(begin)

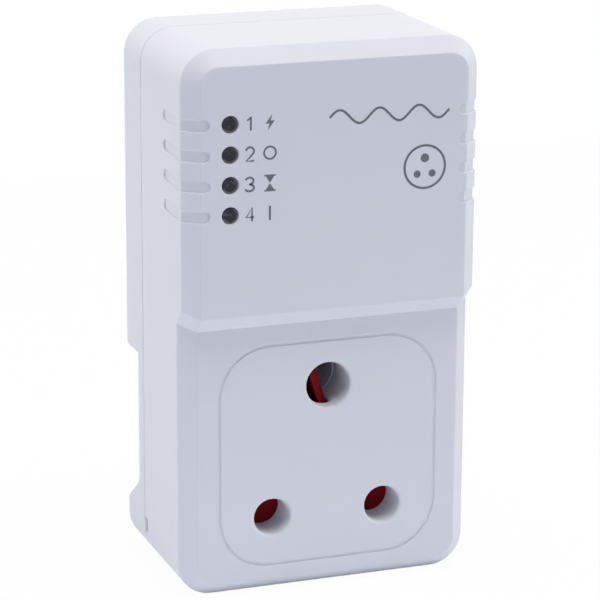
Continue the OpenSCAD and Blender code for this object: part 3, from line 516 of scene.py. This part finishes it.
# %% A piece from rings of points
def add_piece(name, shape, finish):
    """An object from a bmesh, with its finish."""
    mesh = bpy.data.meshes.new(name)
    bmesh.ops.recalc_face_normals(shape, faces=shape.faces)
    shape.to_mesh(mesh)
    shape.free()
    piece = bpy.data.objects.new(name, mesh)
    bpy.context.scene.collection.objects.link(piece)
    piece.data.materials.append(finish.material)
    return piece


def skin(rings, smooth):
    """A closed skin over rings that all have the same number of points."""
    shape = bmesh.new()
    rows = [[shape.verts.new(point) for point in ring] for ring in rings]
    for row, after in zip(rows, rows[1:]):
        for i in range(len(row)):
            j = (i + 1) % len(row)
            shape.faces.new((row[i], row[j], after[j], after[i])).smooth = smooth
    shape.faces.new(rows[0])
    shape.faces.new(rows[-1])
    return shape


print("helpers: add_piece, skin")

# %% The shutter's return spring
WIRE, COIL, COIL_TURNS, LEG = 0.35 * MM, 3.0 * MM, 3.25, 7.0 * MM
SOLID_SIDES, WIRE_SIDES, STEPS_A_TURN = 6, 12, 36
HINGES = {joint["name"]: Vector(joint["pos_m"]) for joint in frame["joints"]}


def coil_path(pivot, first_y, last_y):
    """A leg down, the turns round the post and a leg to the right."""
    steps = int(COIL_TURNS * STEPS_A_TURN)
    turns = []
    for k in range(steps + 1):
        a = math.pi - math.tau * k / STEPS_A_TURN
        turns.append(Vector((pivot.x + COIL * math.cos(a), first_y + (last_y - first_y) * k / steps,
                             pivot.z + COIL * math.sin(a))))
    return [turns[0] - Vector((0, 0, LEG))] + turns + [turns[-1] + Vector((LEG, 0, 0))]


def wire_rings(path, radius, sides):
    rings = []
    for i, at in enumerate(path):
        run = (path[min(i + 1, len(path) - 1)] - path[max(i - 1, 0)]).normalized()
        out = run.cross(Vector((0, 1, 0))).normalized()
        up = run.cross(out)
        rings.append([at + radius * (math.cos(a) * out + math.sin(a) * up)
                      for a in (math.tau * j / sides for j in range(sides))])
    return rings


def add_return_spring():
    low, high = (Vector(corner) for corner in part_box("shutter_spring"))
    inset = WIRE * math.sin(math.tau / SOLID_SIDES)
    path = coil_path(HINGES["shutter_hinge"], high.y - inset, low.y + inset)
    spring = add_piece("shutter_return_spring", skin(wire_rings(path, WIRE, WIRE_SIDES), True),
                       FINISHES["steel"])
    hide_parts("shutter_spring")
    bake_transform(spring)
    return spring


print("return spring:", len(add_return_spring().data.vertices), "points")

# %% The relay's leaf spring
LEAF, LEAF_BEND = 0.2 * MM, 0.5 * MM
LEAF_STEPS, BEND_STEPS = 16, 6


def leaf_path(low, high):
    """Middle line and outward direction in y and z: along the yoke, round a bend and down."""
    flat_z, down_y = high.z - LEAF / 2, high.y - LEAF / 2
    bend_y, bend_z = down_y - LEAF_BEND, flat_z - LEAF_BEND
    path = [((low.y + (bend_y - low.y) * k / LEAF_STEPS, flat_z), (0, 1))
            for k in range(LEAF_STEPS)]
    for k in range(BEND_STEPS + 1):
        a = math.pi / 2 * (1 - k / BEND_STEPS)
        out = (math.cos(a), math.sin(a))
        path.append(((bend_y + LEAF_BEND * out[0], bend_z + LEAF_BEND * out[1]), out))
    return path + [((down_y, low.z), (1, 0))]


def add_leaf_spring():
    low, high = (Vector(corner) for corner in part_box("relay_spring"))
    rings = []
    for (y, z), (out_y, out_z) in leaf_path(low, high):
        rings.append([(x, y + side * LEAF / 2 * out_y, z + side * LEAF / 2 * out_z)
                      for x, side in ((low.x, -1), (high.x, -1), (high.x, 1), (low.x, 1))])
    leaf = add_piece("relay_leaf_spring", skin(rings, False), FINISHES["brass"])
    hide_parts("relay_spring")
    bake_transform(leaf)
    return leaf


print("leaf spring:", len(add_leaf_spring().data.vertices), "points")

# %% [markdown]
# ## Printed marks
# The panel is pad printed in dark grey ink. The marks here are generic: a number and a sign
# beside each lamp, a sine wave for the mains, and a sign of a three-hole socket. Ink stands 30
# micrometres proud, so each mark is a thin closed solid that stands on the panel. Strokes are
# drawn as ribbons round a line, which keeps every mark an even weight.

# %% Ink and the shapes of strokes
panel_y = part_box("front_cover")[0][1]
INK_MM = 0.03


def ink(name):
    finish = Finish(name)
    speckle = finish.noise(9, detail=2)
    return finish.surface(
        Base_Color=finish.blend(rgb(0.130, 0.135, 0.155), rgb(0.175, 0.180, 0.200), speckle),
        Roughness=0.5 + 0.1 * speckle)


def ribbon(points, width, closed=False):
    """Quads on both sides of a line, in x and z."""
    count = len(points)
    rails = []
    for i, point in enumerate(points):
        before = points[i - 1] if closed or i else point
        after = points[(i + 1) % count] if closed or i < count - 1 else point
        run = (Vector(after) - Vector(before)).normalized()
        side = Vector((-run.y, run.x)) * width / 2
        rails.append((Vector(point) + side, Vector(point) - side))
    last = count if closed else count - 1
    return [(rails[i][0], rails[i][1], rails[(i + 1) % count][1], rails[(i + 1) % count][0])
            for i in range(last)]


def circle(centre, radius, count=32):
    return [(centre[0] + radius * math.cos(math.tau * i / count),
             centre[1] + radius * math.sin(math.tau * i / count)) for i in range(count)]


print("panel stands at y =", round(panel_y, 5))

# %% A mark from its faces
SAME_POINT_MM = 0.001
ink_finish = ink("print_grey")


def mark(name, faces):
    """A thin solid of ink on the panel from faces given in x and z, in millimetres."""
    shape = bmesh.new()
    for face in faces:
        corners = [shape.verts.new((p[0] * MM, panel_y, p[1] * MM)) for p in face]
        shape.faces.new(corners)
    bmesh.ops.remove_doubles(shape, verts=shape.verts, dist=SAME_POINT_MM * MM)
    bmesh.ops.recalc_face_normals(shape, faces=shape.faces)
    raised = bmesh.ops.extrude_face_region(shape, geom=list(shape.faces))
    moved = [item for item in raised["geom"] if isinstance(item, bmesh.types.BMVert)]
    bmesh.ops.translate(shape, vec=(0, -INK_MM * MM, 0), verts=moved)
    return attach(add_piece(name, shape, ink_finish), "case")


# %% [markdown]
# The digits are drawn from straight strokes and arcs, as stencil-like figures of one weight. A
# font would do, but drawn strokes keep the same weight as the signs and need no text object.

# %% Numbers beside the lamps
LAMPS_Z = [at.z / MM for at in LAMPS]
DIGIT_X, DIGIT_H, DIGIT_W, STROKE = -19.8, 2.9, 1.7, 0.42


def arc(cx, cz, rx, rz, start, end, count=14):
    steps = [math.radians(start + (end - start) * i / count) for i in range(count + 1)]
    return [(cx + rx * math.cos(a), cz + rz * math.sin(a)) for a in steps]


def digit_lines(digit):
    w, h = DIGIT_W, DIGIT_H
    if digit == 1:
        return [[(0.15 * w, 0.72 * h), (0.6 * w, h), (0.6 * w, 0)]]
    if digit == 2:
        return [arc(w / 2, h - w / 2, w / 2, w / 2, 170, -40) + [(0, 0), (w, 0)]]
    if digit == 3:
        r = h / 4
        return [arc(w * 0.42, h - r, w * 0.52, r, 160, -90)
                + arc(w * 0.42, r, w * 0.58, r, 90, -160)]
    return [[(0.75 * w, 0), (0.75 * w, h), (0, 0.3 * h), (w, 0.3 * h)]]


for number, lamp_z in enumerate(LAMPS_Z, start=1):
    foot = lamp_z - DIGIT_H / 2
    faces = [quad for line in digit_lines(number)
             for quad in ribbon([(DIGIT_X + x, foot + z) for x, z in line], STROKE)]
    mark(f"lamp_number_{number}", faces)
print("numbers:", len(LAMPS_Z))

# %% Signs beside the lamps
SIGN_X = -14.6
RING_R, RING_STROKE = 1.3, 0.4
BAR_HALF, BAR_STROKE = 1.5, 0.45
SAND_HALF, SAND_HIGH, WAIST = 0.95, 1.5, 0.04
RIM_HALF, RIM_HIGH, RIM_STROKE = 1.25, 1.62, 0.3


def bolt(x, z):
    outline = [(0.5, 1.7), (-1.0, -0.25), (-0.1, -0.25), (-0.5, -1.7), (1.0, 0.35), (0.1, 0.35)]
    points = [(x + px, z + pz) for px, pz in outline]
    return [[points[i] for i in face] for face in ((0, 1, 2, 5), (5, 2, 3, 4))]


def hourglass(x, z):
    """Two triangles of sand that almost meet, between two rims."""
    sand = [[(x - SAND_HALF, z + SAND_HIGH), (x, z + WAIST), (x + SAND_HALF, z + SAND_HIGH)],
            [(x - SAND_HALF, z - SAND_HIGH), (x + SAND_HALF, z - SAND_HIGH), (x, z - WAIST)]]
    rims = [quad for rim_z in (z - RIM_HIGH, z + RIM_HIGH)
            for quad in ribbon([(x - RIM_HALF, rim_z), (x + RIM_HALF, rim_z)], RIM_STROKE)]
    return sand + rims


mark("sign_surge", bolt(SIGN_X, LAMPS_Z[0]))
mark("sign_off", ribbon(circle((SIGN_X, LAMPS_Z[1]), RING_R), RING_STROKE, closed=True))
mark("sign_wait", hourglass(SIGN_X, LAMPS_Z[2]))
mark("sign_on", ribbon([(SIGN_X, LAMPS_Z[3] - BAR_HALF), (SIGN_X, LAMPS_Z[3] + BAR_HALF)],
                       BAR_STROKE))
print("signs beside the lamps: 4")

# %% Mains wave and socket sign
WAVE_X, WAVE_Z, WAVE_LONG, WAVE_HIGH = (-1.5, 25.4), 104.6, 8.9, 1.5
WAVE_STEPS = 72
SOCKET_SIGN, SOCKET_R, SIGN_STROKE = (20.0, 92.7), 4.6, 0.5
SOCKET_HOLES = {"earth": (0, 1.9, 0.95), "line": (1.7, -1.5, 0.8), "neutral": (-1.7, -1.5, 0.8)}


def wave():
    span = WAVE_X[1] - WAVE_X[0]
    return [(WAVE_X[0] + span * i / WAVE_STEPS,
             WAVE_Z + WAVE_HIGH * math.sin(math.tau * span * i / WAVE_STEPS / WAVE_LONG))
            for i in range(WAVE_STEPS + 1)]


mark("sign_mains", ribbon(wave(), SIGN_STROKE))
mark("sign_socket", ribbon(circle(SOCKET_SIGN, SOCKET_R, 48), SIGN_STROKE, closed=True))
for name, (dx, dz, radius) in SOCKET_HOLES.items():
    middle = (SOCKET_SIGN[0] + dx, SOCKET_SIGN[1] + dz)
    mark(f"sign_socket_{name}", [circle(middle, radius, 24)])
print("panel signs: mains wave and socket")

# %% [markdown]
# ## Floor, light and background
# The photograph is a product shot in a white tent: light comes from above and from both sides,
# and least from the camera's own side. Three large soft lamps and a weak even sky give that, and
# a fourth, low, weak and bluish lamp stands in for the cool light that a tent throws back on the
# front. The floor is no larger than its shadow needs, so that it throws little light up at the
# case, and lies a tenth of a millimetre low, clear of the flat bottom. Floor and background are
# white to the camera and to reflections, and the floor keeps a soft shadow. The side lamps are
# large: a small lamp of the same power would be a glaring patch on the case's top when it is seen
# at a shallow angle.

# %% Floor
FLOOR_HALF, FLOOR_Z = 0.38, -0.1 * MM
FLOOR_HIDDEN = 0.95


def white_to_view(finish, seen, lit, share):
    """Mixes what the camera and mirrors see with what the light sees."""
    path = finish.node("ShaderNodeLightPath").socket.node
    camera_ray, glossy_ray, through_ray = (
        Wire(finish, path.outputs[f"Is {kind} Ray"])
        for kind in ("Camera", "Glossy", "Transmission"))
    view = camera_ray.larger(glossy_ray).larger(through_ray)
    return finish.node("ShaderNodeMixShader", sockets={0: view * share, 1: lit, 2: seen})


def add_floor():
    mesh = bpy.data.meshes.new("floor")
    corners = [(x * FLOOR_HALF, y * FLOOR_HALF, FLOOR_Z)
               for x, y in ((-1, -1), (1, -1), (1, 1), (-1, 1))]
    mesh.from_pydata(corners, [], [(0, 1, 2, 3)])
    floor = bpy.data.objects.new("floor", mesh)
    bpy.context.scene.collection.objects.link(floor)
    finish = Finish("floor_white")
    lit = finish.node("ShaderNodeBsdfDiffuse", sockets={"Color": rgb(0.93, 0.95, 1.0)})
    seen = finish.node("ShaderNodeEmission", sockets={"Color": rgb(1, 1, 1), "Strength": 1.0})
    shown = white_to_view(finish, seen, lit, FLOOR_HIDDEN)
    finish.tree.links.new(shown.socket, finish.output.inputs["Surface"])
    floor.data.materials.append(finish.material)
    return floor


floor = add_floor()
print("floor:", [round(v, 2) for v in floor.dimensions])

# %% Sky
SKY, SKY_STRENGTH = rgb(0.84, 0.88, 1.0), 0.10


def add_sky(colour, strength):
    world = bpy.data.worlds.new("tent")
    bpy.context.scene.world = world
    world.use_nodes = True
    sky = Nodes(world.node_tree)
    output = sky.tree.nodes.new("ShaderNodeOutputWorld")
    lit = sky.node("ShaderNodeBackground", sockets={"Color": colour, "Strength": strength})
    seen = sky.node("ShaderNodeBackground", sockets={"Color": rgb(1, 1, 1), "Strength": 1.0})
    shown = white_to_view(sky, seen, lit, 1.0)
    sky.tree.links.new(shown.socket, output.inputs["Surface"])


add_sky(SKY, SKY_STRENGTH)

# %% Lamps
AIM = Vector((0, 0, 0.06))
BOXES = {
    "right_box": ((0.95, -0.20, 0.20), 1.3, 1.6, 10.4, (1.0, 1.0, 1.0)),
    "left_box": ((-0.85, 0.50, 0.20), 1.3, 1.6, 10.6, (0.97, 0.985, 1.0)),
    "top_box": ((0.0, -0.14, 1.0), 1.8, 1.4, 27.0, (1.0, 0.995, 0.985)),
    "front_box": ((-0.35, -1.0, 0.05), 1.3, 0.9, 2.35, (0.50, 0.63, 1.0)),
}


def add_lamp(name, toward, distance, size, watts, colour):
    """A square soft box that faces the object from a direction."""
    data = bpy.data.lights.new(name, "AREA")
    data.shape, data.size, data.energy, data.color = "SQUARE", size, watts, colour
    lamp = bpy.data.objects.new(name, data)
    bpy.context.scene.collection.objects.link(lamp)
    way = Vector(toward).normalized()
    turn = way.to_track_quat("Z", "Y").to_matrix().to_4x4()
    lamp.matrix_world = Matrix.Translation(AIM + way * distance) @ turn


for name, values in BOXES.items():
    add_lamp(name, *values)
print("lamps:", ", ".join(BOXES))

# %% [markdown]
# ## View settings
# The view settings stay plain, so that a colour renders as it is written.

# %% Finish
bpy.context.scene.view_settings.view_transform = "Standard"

(end)

Return exactly the lines from the beginning of the data above through the one containing "return [turns[0] - Vector((0, 0, LEG))]", please. Include both end lines and add nothing else.

● **Right answer**
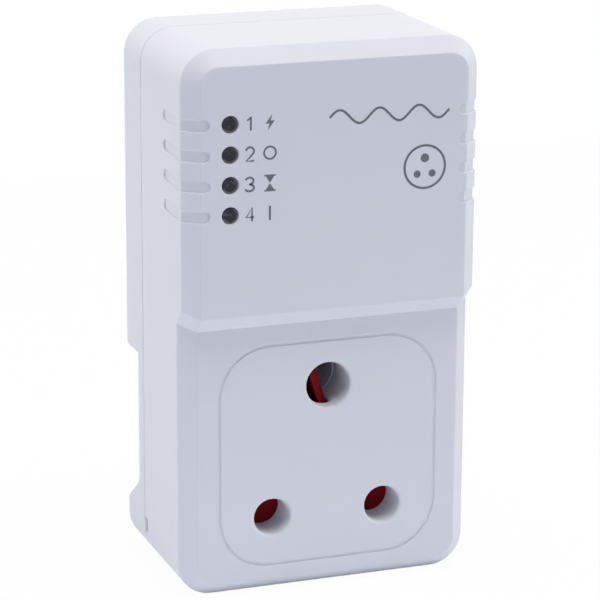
Continue the OpenSCAD and Blender code for this object: part 3, from line 516 of scene.py. This part finishes it.
# %% A piece from rings of points
def add_piece(name, shape, finish):
    """An object from a bmesh, with its finish."""
    mesh = bpy.data.meshes.new(name)
    bmesh.ops.recalc_face_normals(shape, faces=shape.faces)
    shape.to_mesh(mesh)
    shape.free()
    piece = bpy.data.objects.new(name, mesh)
    bpy.context.scene.collection.objects.link(piece)
    piece.data.materials.append(finish.material)
    return piece


def skin(rings, smooth):
    """A closed skin over rings that all have the same number of points."""
    shape = bmesh.new()
    rows = [[shape.verts.new(point) for point in ring] for ring in rings]
    for row, after in zip(rows, rows[1:]):
        for i in range(len(row)):
            j = (i + 1) % len(row)
            shape.faces.new((row[i], row[j], after[j], after[i])).smooth = smooth
    shape.faces.new(rows[0])
    shape.faces.new(rows[-1])
    return shape


print("helpers: add_piece, skin")

# %% The shutter's return spring
WIRE, COIL, COIL_TURNS, LEG = 0.35 * MM, 3.0 * MM, 3.25, 7.0 * MM
SOLID_SIDES, WIRE_SIDES, STEPS_A_TURN = 6, 12, 36
HINGES = {joint["name"]: Vector(joint["pos_m"]) for joint in frame["joints"]}


def coil_path(pivot, first_y, last_y):
    """A leg down, the turns round the post and a leg to the right."""
    steps = int(COIL_TURNS * STEPS_A_TURN)
    turns = []
    for k in range(steps + 1):
        a = math.pi - math.tau * k / STEPS_A_TURN
        turns.append(Vector((pivot.x + COIL * math.cos(a), first_y + (last_y - first_y) * k / steps,
                             pivot.z + COIL * math.sin(a))))
    return [turns[0] - Vector((0, 0, LEG))] + turns + [turns[-1] + Vector((LEG, 0, 0))]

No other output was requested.